Entries taken from a collection
----------------------------------------
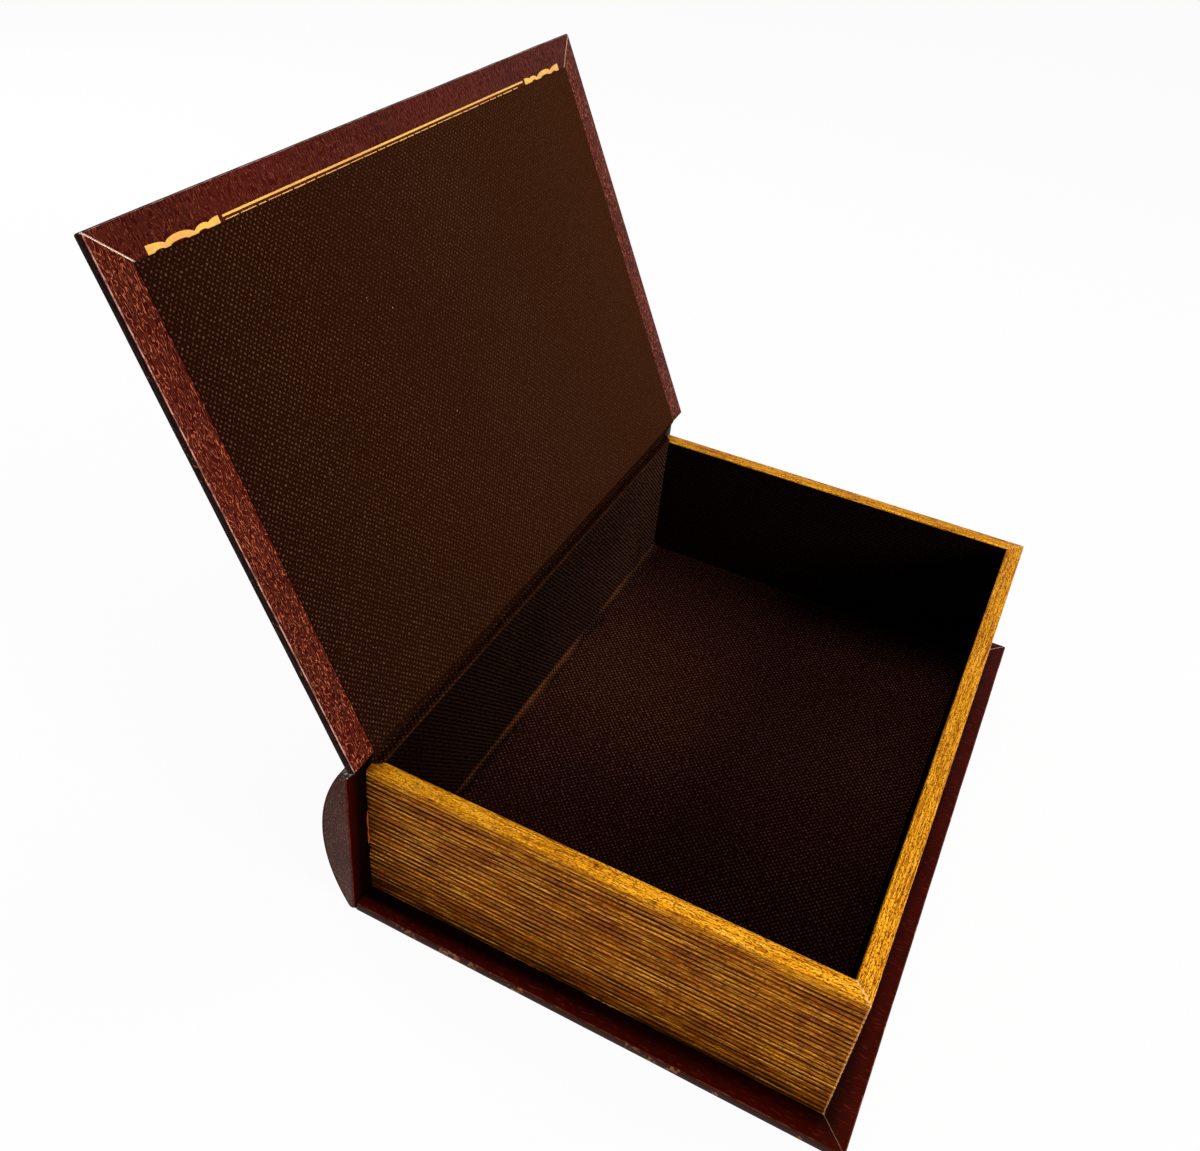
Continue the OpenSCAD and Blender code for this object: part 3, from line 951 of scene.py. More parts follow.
def wall(name, length, mitred, seed, place, node):
    bm = moulding(length, mitred, seed)
    moved(bm, place)
    if place.determinant() < 0:
        bmesh.ops.reverse_faces(bm, faces=bm.faces[:])
    finished(name, bm, [ribbed_gold, mitre_highlight_gold], "box", [node])


quarter = Matrix.Rotation(math.pi / 2, 4, "Z")
tail_place = Matrix.Translation(tail_low)
head_place = Matrix.Translation((head_low.x, head_high.y, head_low.z)) @ Matrix.Scale(-1, 4, ALONG_Y)
fore_place = Matrix.Translation((tail_high.x, tail_low.y, tail_low.z)) @ quarter
wall("tail_moulding", box_width, (False, True), 1, tail_place, "tail_wall")
wall("head_moulding", box_width, (False, True), 2, head_place, "head_wall")
wall("fore_edge_moulding", box_length, (True, True), 3, fore_place, "fore_edge_wall")

# %% [markdown]
# ## Covers
# A cover is a board wrapped in leather: the hide lies on the outer face, goes
# round three edges and is turned in on the inner face. The turned-in strips are
# cut at 45 degrees where they meet, and the cut never quite closes, so a pale
# line of board shows. That line could be painted on a plain block. Modelling
# the hide as a real skin with the slit left open gives it for free, with the
# hide's own cut edges. The skin starts as a block with rounded edges. The back,
# the middle of the inner face and the slits are taken away, and what is left is
# thickened inwards.

# %% Helpers for skins


def wobble(point, size, seed):
    """A smooth random push that depends on the place alone."""
    return noise.noise_vector(point / size + Vector((seed * 7.31, seed * 3.17, seed * 5.71)))


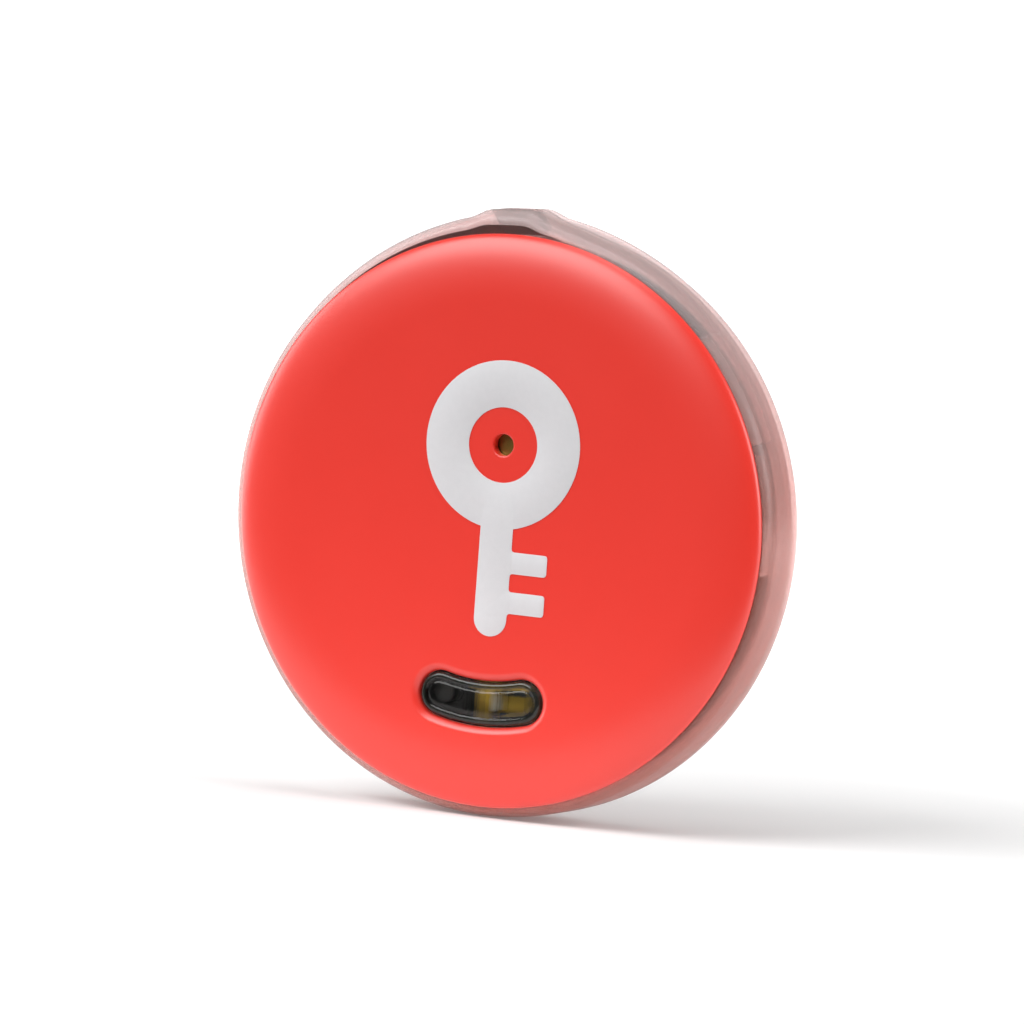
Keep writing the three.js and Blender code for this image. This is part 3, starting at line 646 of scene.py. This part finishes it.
brass = finish_of(
    "rolled_brass", (0.42, 0.30, 0.075), (0.30, 0.20, 0.05), cloud=0.5,
    roughness=0.36, drift=0.3, grain=0.09, height=5.0, Metallic=0.9,
)
foam = finish_of(
    "black_foam", (0.03, 0.03, 0.032), (0.06, 0.06, 0.062), cloud=0.15,
    roughness=0.9, drift=0.1, grain=0.12, height=40.0,
)
SOUND_X = 0.25
SOUND_Z = 3.4


def round_plate(node, ease=0.02, steps=128):
    """A turned disc in the place of a CAD node, with its two rims eased."""
    low, high = (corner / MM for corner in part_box(node))
    radius = (high.x - low.x) / 2
    bm = spun([
        (0, low.y), (radius - ease, low.y), (radius, low.y + ease),
        (radius, high.y - ease), (radius - ease, high.y), (0, high.y),
    ], steps)
    bmesh.ops.translate(bm, verts=bm.verts, vec=((low.x + high.x) / 2, 0, (low.z + high.z) / 2))
    return bm


finished(round_plate("piezo_plate"), "sounder_plate", [brass], "housing", ["piezo_plate"])
finished(
    round_plate("piezo_ceramic"), "sounder_ceramic", [white_ceramic],
    "housing", ["piezo_ceramic"],
)
ring_low, ring_high = (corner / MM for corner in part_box("piezo_adhesive"))
ring_radius = (ring_high.x - ring_low.x) / 2
adhesive = spun([
    (ring_radius - 1.0, ring_low.y), (ring_radius, ring_low.y),
    (ring_radius, ring_high.y), (ring_radius - 1.0, ring_high.y),
], 128, whole=True)
bmesh.ops.translate(adhesive, verts=adhesive.verts, vec=(SOUND_X, 0, SOUND_Z))
finished(adhesive, "sounder_adhesive", [foam], "housing", ["piezo_adhesive"])


def coil_spring(node, turns=3.5, wire=0.045):
    """A compression spring in the place of a CAD pillar, made as a round wire along a helix."""
    low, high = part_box(node)
    middle = (low + high) / 2
    radius = (high.x - low.x) / 2 - wire * MM
    curve = bpy.data.curves.new(node + "_wire", "CURVE")
    curve.dimensions = "3D"
    curve.bevel_depth = wire * MM
    curve.bevel_resolution = 3
    curve.use_fill_caps = True
    points = round(turns * 20) + 1
    spline = curve.splines.new("POLY")
    spline.points.add(points - 1)
    first, last = low.y + wire * MM, high.y - wire * MM
    for i, point in enumerate(spline.points):
        angle = i / 20 * math.tau
        y = first + (last - first) * i / (points - 1)
        point.co = (middle.x + radius * math.cos(angle), y, middle.z + radius * math.sin(angle), 1)
    holder = bpy.data.objects.new(node + "_curve", curve)
    bpy.context.scene.collection.objects.link(holder)
    bpy.context.view_layer.update()
    seen = holder.evaluated_get(bpy.context.evaluated_depsgraph_get())
    bm = bmesh.new()
    bm.from_mesh(seen.to_mesh())
    seen.to_mesh_clear()
    bpy.data.objects.remove(holder)
    bpy.data.curves.remove(curve)
    bmesh.ops.remove_doubles(bm, verts=bm.verts, dist=1e-7)
    bmesh.ops.recalc_face_normals(bm, faces=bm.faces)
    bmesh.ops.scale(bm, verts=bm.verts, vec=(1 / MM, 1 / MM, 1 / MM))
    return bm


for node in ("plate_spring", "ceramic_spring"):
    finished(coil_spring(node), node + "_coil", [gold], "housing", [node])

# ---------------------------------------------------------------------------------------------------
# Cell contacts. Two leaves of nickel-plated spring steel, bent and soldered to the back of the board:
# one lifts against the cell's cap, the other leans on the side of its can.

for node in ("contact_negative", "contact_positive"):
    finished(eased_copy(node, 0.03), node + "_leaf", [nickel], "housing", [node])

# ---------------------------------------------------------------------------------------------------
# Front cover. A crowned polycarbonate shell with a coral soft-touch coat, flat in the middle and falling
# away to the ring at its rim. It has an eased sound hole and a soft sunk lip round the button.

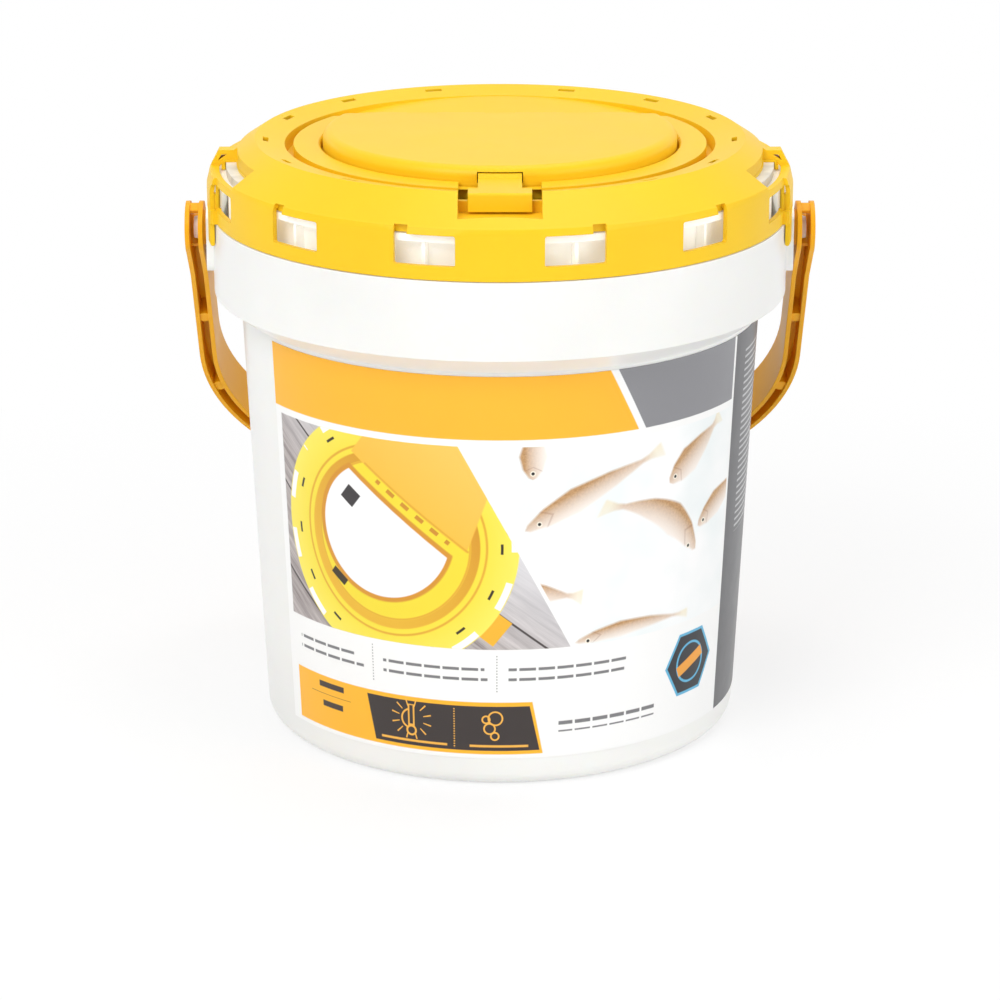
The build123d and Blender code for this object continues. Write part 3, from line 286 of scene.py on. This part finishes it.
# every length here is in mm: distance round the pail from the front towards +X, and height
LABEL_RADIUS = 114.0
PRINT_EDGE = 0.35
BAND_FOOT, BAND_TOP, BAND_LEAN = 164.6, 210.0, -0.503
PICTURE_FOOT, PICTURE_TOP, PICTURE_LEAN = 66.5, 161.4, -0.527
LID_MIDDLE, PIT_MIDDLE, LID_TURN = (-50.0, 114.5), (-53.0, 118.6), -38.0
BOARDS_START = (-50.0, 114.0)
BULB, BULB_FOOT = (-41.6, 30.6), (-41.6, 25.0)
BUBBLES = (
    # middle and radius
    ((-2.1, 33.4), 3.2),
    ((-6.4, 32.8), 1.7),
    ((-4.8, 28.4), 2.5),
    ((-2.4, 24.8), 1.8),
)
BADGE = (100.4, 45.6)
PAPER, PRINT_AMBER, PRINT_GREY = ink(246, 246, 245), ink(253, 183, 36), ink(136, 136, 140)
PRINT_DARK, GOLD, SLATE = ink(52, 44, 42), ink(244, 180, 72), ink(90, 90, 93)
SMALL_PRINT, DIVIDER, SIDE_PRINT = ink(120, 120, 122), ink(150, 150, 150), ink(196, 196, 198)
BODY_OUTLINE = (
    # place along the body and half width there, both as a share
    (0.0, 0.0),
    (0.03, 0.3),
    (0.16, 0.74),
    (0.36, 1.0),
    (0.62, 0.66),
    (0.84, 0.2),
    (0.9, 0.26),
    (1.0, 0.62),
)
MINNOWS = (
    # head, tail, girth and rise of the back
    (-8.0, 93.5, 37.0, 89.5, 13.0, 1.5),
    (34.0, 68.0, 96.0, 70.5, 8.0, 3.0),
    (100.2, 111.0, 141.0, 128.0, 13.0, 2.0),
    (14.0, 146.0, 14.6, 176.0, 12.5, 0.0),
    (10.6, 122.3, 75.5, 153.0, 12.5, 2.4),
    (80.0, 136.0, 113.5, 160.0, 14.5, 0.0),
    (99.6, 100.2, 45.0, 130.0, 15.5, 9.0),
)
CAPTIONS = (
    # left, right, foot and height of the plain bars that stand for small print
    (-106.0, -70.0, 56.3, 1.4),
    (-106.0, -65.5, 51.5, 1.4),
    (-55.0, -7.0, 56.3, 1.4),
    (-55.0, -5.6, 51.5, 1.4),
    (3.8, 60.0, 56.3, 1.4),
    (3.8, 59.0, 51.5, 1.4),
    (27.0, 77.0, 29.2, 1.8),
    (27.0, 77.0, 25.8, 0.8),
)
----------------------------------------
- [REQUEST]: Print, from the entries above, the line with "Keep writing the", the line with "SOUND_Z = 3.4" and all lines between them, exactly and with nothing else.

- [ANSWER FOR THE TASK]:
Keep writing the three.js and Blender code for this image. This is part 3, starting at line 646 of scene.py. This part finishes it.
brass = finish_of(
    "rolled_brass", (0.42, 0.30, 0.075), (0.30, 0.20, 0.05), cloud=0.5,
    roughness=0.36, drift=0.3, grain=0.09, height=5.0, Metallic=0.9,
)
foam = finish_of(
    "black_foam", (0.03, 0.03, 0.032), (0.06, 0.06, 0.062), cloud=0.15,
    roughness=0.9, drift=0.1, grain=0.12, height=40.0,
)
SOUND_X = 0.25
SOUND_Z = 3.4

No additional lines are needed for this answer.